Aun siendo negro, el cuadro con sonido integrado cumple un devenir, un «relato». Cuadro sin imagen figurativa ni concreta de ninguna clase (por tanto, sin perspectiva visual, sin relación de distancia y posición), pero con sonido integrado, sigue siendo, en su devenir audiovisual, cine; mientras, por el contrario, cuadro con imagen muy concreta, aun la más naturalista, pero sin devenir, no integrada o sin estar en función del complejo total audiovisual, no es cine. El plano (visual) no solo no es unidad, sino que ni siquiera es cine; queda como simple indicación para los factores del filme, entre ellos la «secuencia», que, gracias a su devenir audiovisual, sí lo es.
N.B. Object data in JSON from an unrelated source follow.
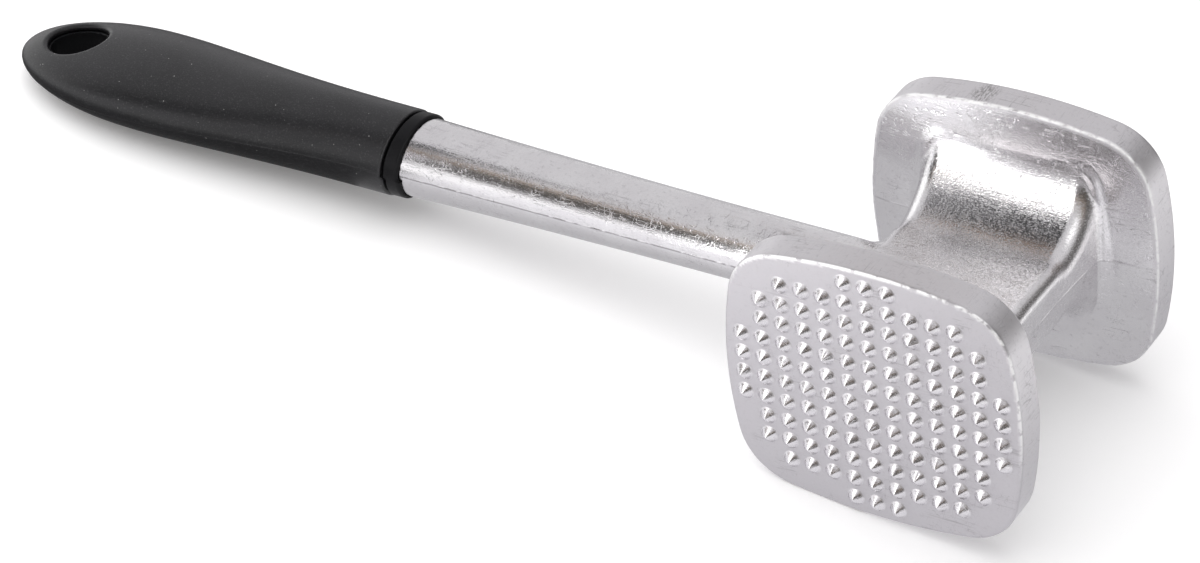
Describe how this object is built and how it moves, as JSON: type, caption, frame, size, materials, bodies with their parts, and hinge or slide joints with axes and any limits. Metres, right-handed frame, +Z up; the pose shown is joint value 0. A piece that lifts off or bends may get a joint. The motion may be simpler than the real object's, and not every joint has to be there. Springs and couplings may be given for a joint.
{
  "type": "meat mallet",
  "caption": "Two-faced meat mallet: cast aluminium head and shaft, fine studs on one face, coarse teeth on the other, soft black grip with a hang hole.",
  "frame": {"origin": "on the table, under the middle of the mallet's bounding box, with the mallet lying on the lower rims of both plates and the rear of its grip", "axes": "+X from the grip towards the head, +Y through the coarse striking face, +Z up; the shaft climbs about 6.5 degrees towards the head"},
  "size_m": [0.2524, 0.0706, 0.0575],
  "materials": {
    "cast_aluminium": "die cast and tumbled, satin faces with a polished shaft and waist, fine scratches",
    "hard_black_plastic": "fine satin, black",
    "soft_black_rubber": "matte charcoal black with fine pale specks"
  },
  "bodies": {
    "root": {"head_and_shaft_casting": "cast_aluminium", "handle_core": "hard_black_plastic", "soft_grip_cover": "soft_black_rubber"}
  },
  "joints": []
}
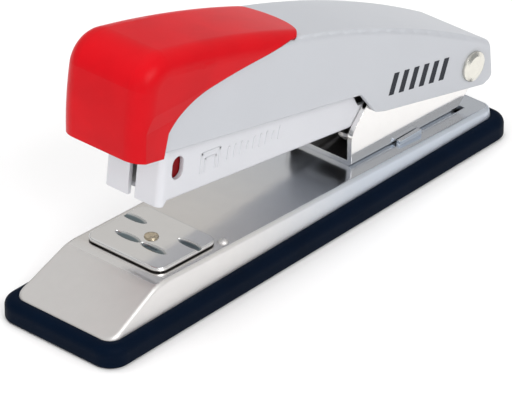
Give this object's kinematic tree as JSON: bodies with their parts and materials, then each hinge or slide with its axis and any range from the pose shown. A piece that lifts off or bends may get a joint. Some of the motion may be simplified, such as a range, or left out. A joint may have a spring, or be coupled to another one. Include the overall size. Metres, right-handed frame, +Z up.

Por supuesto, hay que tener conciencia y sensibilidad, madurez cultural y «antiespectacular» para recepcionar convenientemente el hecho de que incluso en el auténtico cine, el plano más sostenido (desde Chantal Akerman, Lisandro Alonso y otros hasta James Benning) es «secuencia» gracias a su integración audiovisual (imagen, sonido, devenir estructurado).
También, ¿por qué no?, para asumir (sentir, analizar y comprender) concepciones como que el filme realizado mediante un solo plano secuencia es él mismo su propia unidad (mínima y total), aunque puedan tomarse fragmentos o instantes como «indicaciones» para el análisis o el trabajo. ¿Acaso no es precisamente la esencia del plano secuencia la unificación de su universo, dígase acciones, dígase ambientes, dígase cualquier otro aspecto?
He aquí, pues, algunas de las muchísimas incitaciones fructíferas que dejaron estos transgresores de lo establecido y reiterativo en el mundo del arte.